Eppure, a guardarsi d’intorno, da fare ce n’è fin troppo: guerre impossibili fra Stati, guerre alla povertà feroce di interi popoli, guerre dementi per segare i rami sopra i quali siamo seduti -clima, consumi, inquinamenti-. Qualche rara voce si leva a chiamarci alle nostre responsabilità: certo il papa Francesco, con mirabile costanza; ma di qualche giorno fa è l’invito di Raniero La Valle e Michele Santoro a partecipare a un’assemblea a Roma il 30 settembre prossimo per “La pace, la terra la dignità”*, per prendere l’iniziativa prima di essere definitivamente sconfitti dalla stupidità imperante. “Bisogna saper scegliere in tempo,/ non arrivarci per contrarietà”, dice ancora Guccini, che conclude mestamente: “Questa domenica in settembre se ne sta lentamente per finire come le tante, via, distrattamente, a cercare di fare o di capire”. Bisogna saper scegliere in tempo.

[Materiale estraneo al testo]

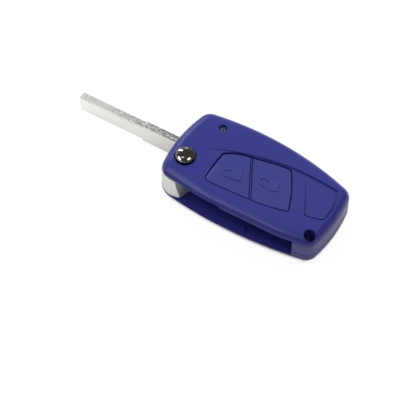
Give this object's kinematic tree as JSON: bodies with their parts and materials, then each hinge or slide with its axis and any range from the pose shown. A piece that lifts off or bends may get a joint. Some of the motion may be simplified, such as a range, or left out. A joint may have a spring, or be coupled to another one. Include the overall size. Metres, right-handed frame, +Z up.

Il pensiero corre al libro di Qoelet (3, 1-8): 1 Per ogni cosa c’è il suo momento, il suo tempo per ogni faccenda sotto il cielo./ 2 C’è un tempo per nascere e un tempo per morire,/ un tempo per piantare e un tempo per sradicare le piante./ 3 Un tempo per uccidere e un tempo per guarire,/ un tempo per demolire e un tempo per costruire./ 4 Un tempo per piangere e un tempo per ridere, un tempo per gemere e un tempo per ballare./ 5 Un tempo per gettare sassi e un tempo per raccoglierli, un tempo per abbracciare e un tempo per astenersi dagli abbracci./ 6 Un tempo per cercare e un tempo per perdere,/ un tempo per serbare e un tempo per buttar via./ 7 Un tempo per stracciare e un tempo per cucire,/ un tempo per tacere e un tempo per parlare. 8 Un tempo per amare e un tempo per odiare,/ un tempo per la guerra e un tempo per la pace”.
Ora, come forse non mai, è tempo di esserci.